Some secondhand stories of miracles:
Another friend who became a priest, John K., had a brother who was deaf who died at a young age. One night soon after, John had a dream that he was sitting a church with his sister and his now-deceased brother came in. The brother spoke to them about heaven and how he could hear now and how wonderful it all was and that they shouldn’t grieve. Not so unusual, right? Except the next day, as he was telling the story to his sister, she told him that she’d had the same dream: the church, their brother, John, the same conversation.

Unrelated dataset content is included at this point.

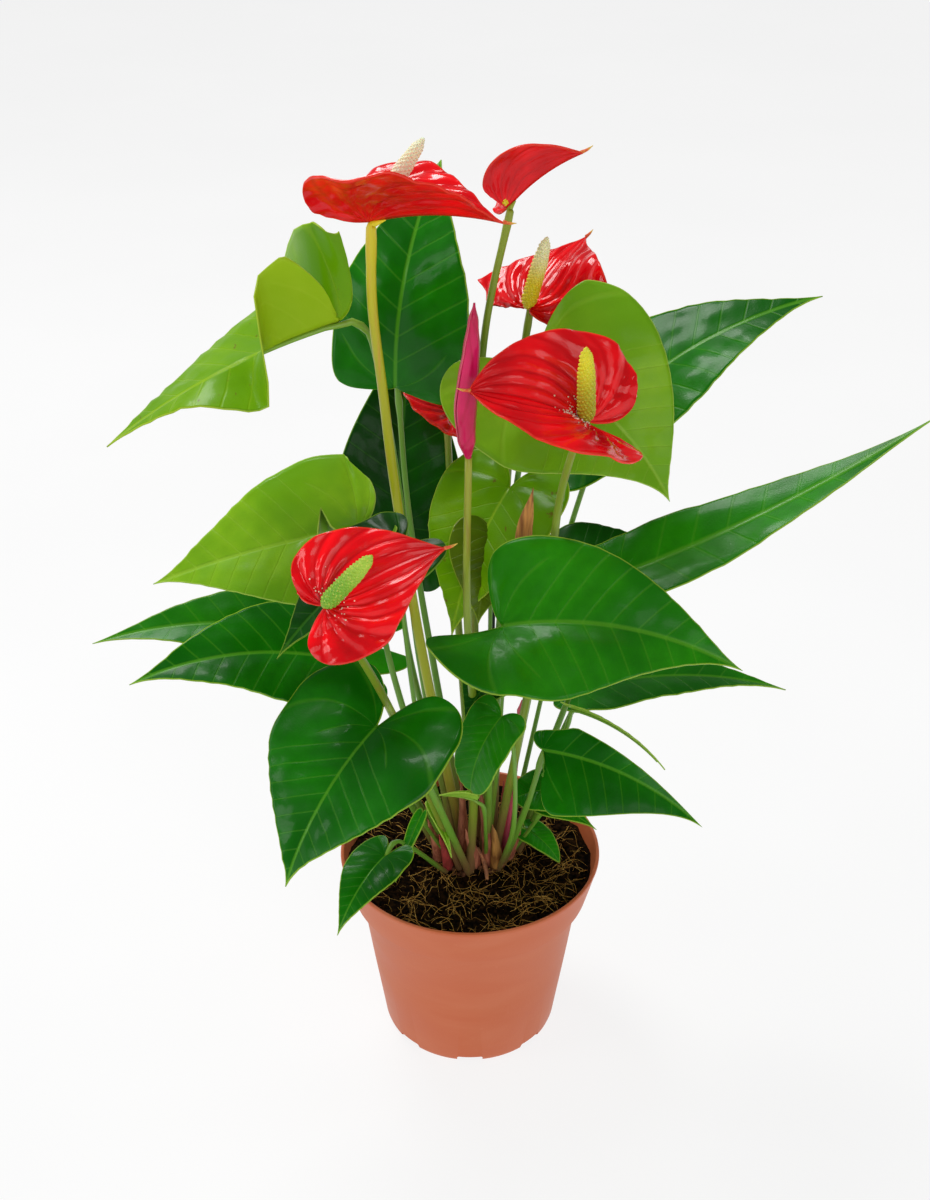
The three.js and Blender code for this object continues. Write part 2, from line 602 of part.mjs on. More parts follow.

My brother and his wife were in Medjugorje, Croatia, just after Easter several years ago (before the war et al). All kinds of people—pilgrims, residents, and so on, told them that that between Good Friday and Easter Sunday morning the 100-ton, 30-foot concrete cross on the top of a nearby mountain disappeared. Poof. You could walk around on the spot. On Sunday, it was back.
- My sister-in-law Kathy was dying of cancer ten years ago. It was near the end of her time and she was mainly incoherent most of the time from the pain, the drugs, and the cancer. But when the priest would walk into the room, carrying the Eucharist to her, she would become fully awake and would greet him brightly and normally.
There are many more, longer stories. If you believe in Christ, you should expect miracles; the lack of them should be the unusual circumstance. “If you have faith the size of a mustard seed, you will say to this mountain, ‘Move from here to there,’ and it will move. Nothing will be impossible for you.” (Matt 17:20).